Northern Rock credit-default swaps fell 55 basis points to 115 basis points today, according to Deutsche Bank AG. The contracts, used to protect debt from default and speculate on credit quality, rose to 210 basis points after the bailout.

Northern Rock’s shares may be worth anything from nothing to 357 pence, according to research published today by Bear Stearns Cos. The stock rose as high as 1,251 pence in February.

Richards, who runs RAB Capital’s $2 billion special situations fund, said Northern Rock’s shares should trade at about 600 pence, taking into account a book value of about 400 pence a share and 1 percent of the value of the mortgage holdings.

Rival U.K. mortgage lender Bradford & Bingley Plc rose 4.4 percent to 291.25 pence and Alliance & Leicester Plc increased 3.4 percent to 733 pence in London trading.

Financial institutions made no bids today for the 10 billion pounds of three-month loans that the Bank of England offered to ease strains in the money market, the central bank said. The cash was offered at a minimum rate of 6.75 percent, 1 percentage point above the Bank of England’s benchmark.

Third European Bailout

Northern Rock’s share of U.K. mortgage lending rose to 18.9 percent at the end of June from 12.2 percent a year earlier. That forced it to tap markets for short-term cash to fund long-term mortgages. Northern Rock is the third European bank to seek a bail-out since the collapse of the U.S. subprime mortgage market triggered rising credit costs.

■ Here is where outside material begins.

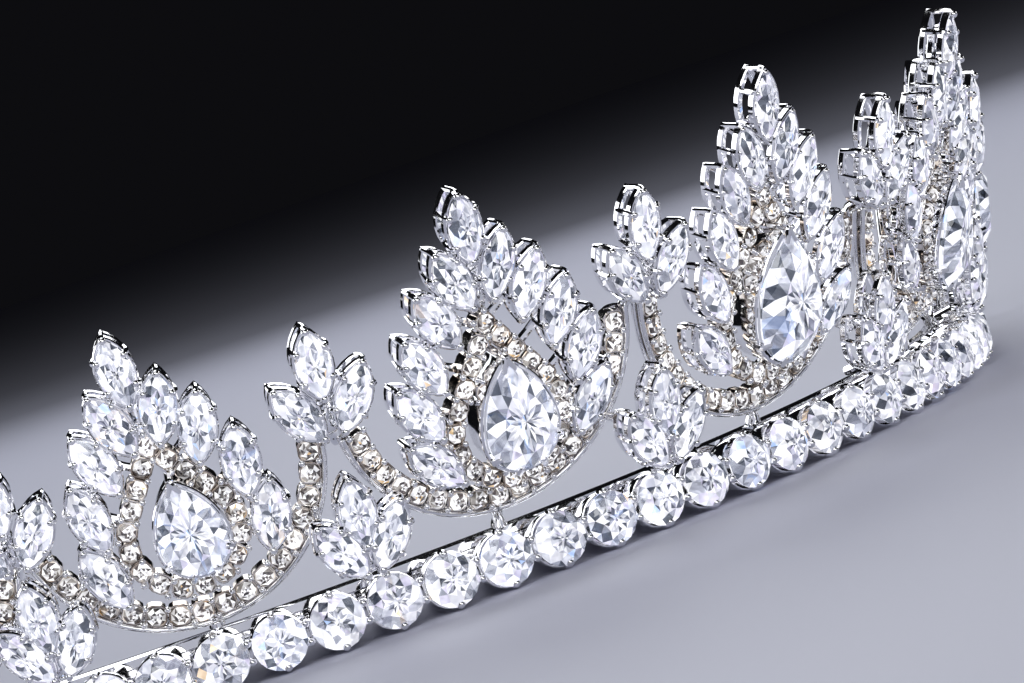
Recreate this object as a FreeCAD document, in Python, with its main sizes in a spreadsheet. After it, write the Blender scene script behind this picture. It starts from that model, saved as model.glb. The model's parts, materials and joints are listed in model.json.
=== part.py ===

German government-owned agency KfW on July 29 led a 3.5 billion euro rescue of Dusseldorf-based lender IKB Deutsche Industriebank AG. Landesbank Sachsen Girozentrale, a state-owned lender based in Leipzig, Germany, got 17.3 billion euros ($23.5 billion) in credit on Aug. 17 from German state-owned banks to repay debt from a unit that invested in bonds including U.S. subprime mortgages.